Author M. Kat Anderson, who writes about California’s indigenous people, asserts that the Spanish missions had mortality rates of 72 percent. Her research on mission records turned up a finding of 62,000 deaths compared to 29,000 births between 1779 and 1833.
In one case Anderson cited, an indigenous man ran away from a mission and was forcibly returned. When asked why he left, he said that when his son was sick, the missionaries refused to give him any food, so his son died of hunger.
Within a century of the mission system’s establishment, California’s native population had dwindled to a sliver of its pre-colonial size.
Father Serra didn’t rob California’s indigenous people of their land, culture, and lives all by himself, but he was a key founding figure who set the ball in motion. Based on this unsaintly history, this canonization seems out of place with the pontiff’s own ideas about what it takes to be “pro-life.”
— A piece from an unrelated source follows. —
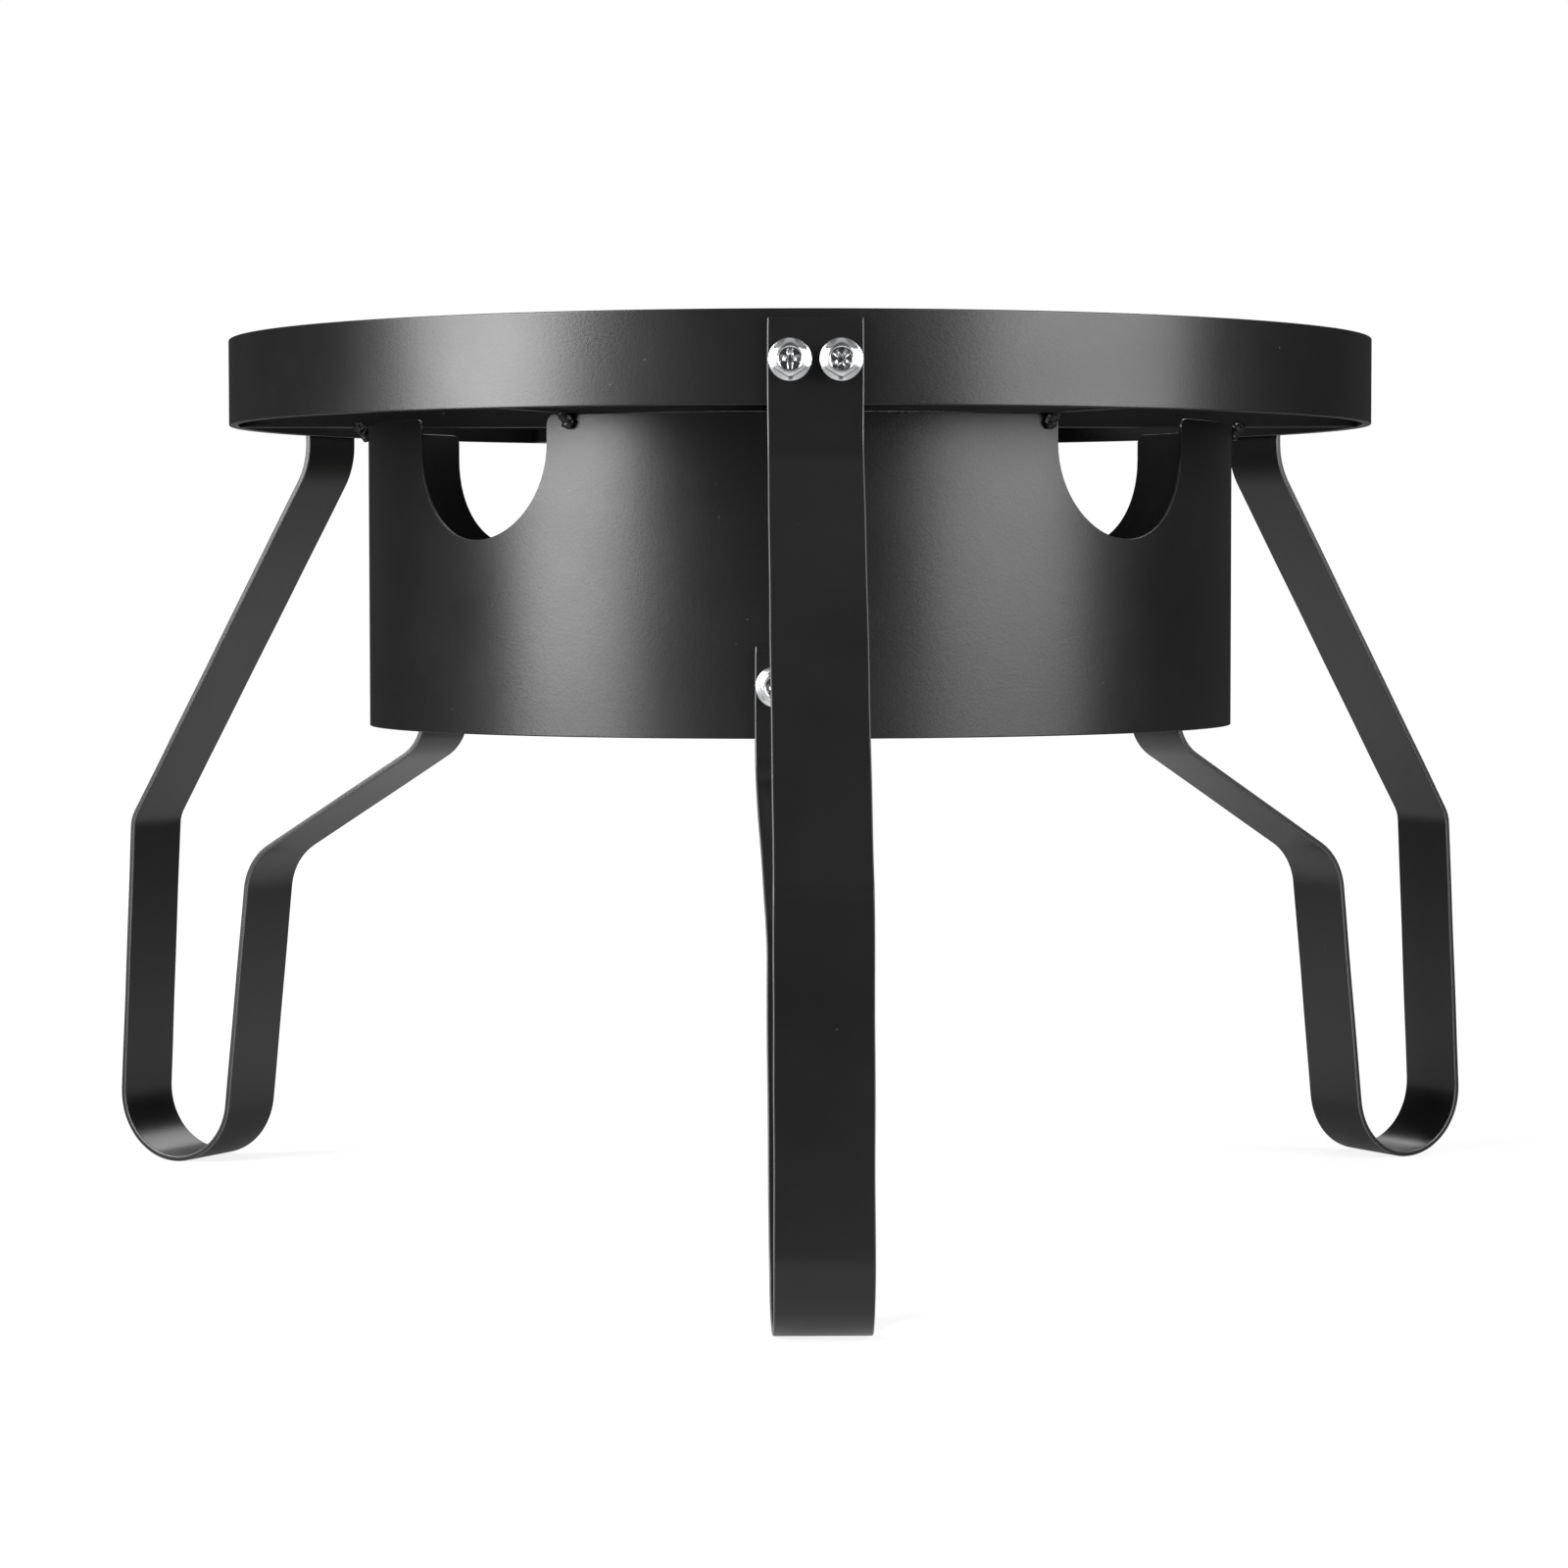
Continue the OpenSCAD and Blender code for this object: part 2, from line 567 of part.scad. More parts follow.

Pope Francis rightly earned ovations for calling on U.S. leaders to protect the planet and the vulnerable. During his remarks to Congress, he acknowledged that “the rights of those who were here long before us were not always respected,” adding, “We must not repeat the sins and the errors of the past.”
If we shouldn’t repeat those sins, we shouldn’t honor them, either. Instead of canonizing the Junipero Serras of the world, the church should celebrate the brave few who spoke out against their abuses.